Output the data that follows exactly, line for line.

- _SUPPLIED DATA_:
-*-*-
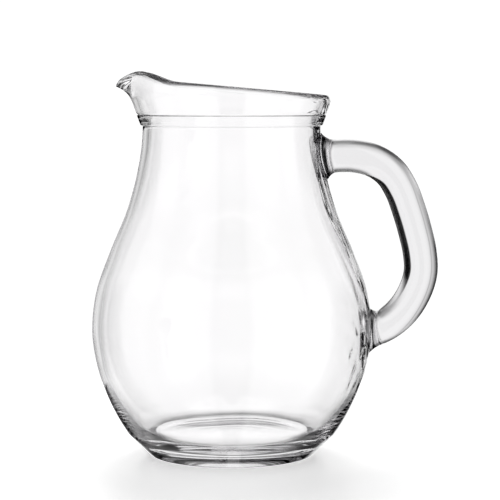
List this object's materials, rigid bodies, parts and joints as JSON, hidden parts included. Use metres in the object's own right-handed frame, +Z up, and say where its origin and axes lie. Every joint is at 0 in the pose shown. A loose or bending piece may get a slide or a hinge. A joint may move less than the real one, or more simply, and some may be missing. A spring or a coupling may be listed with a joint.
{
  "type": "glass water jug",
  "caption": "Clear glass jug with a round belly, a waisted neck, a collar band, a sloping flared rim with a pouring spout, and a solid loop handle.",
  "frame": {"origin": "centre of the base, on the axis of the body, at the height the jug stands on", "axes": "+Z up along the body's axis, +X from the axis towards the handle, -X towards the spout, +Y to the left when looking along +X"},
  "size_m": [0.1732, 0.14, 0.191],
  "materials": {
    "body_glass": "clear polished glass, wall about 3 mm",
    "handle_glass": "clear fire-polished glass, solid rod"
  },
  "bodies": {
    "root": {"base": "body_glass", "bowl": "body_glass", "shoulder": "body_glass", "neck": "body_glass", "collar_band": "body_glass", "pouring_rim": "body_glass", "handle_upper_root": "handle_glass", "handle_grip": "handle_glass", "handle_lower_root": "handle_glass"}
  },
  "joints": []
}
-*-*-
- _RESPONSE_:
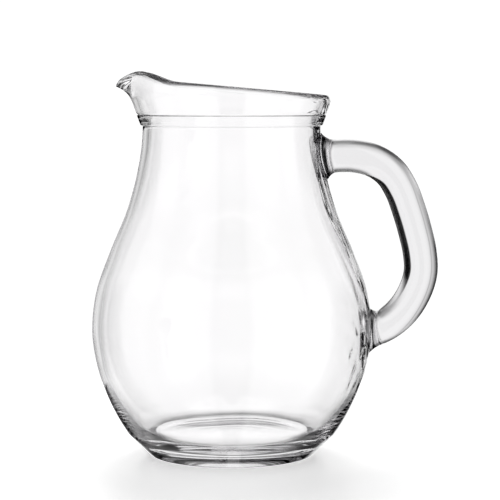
List this object's materials, rigid bodies, parts and joints as JSON, hidden parts included. Use metres in the object's own right-handed frame, +Z up, and say where its origin and axes lie. Every joint is at 0 in the pose shown. A loose or bending piece may get a slide or a hinge. A joint may move less than the real one, or more simply, and some may be missing. A spring or a coupling may be listed with a joint.
{
  "type": "glass water jug",
  "caption": "Clear glass jug with a round belly, a waisted neck, a collar band, a sloping flared rim with a pouring spout, and a solid loop handle.",
  "frame": {"origin": "centre of the base, on the axis of the body, at the height the jug stands on", "axes": "+Z up along the body's axis, +X from the axis towards the handle, -X towards the spout, +Y to the left when looking along +X"},
  "size_m": [0.1732, 0.14, 0.191],
  "materials": {
    "body_glass": "clear polished glass, wall about 3 mm",
    "handle_glass": "clear fire-polished glass, solid rod"
  },
  "bodies": {
    "root": {"base": "body_glass", "bowl": "body_glass", "shoulder": "body_glass", "neck": "body_glass", "collar_band": "body_glass", "pouring_rim": "body_glass", "handle_upper_root": "handle_glass", "handle_grip": "handle_glass", "handle_lower_root": "handle_glass"}
  },
  "joints": []
}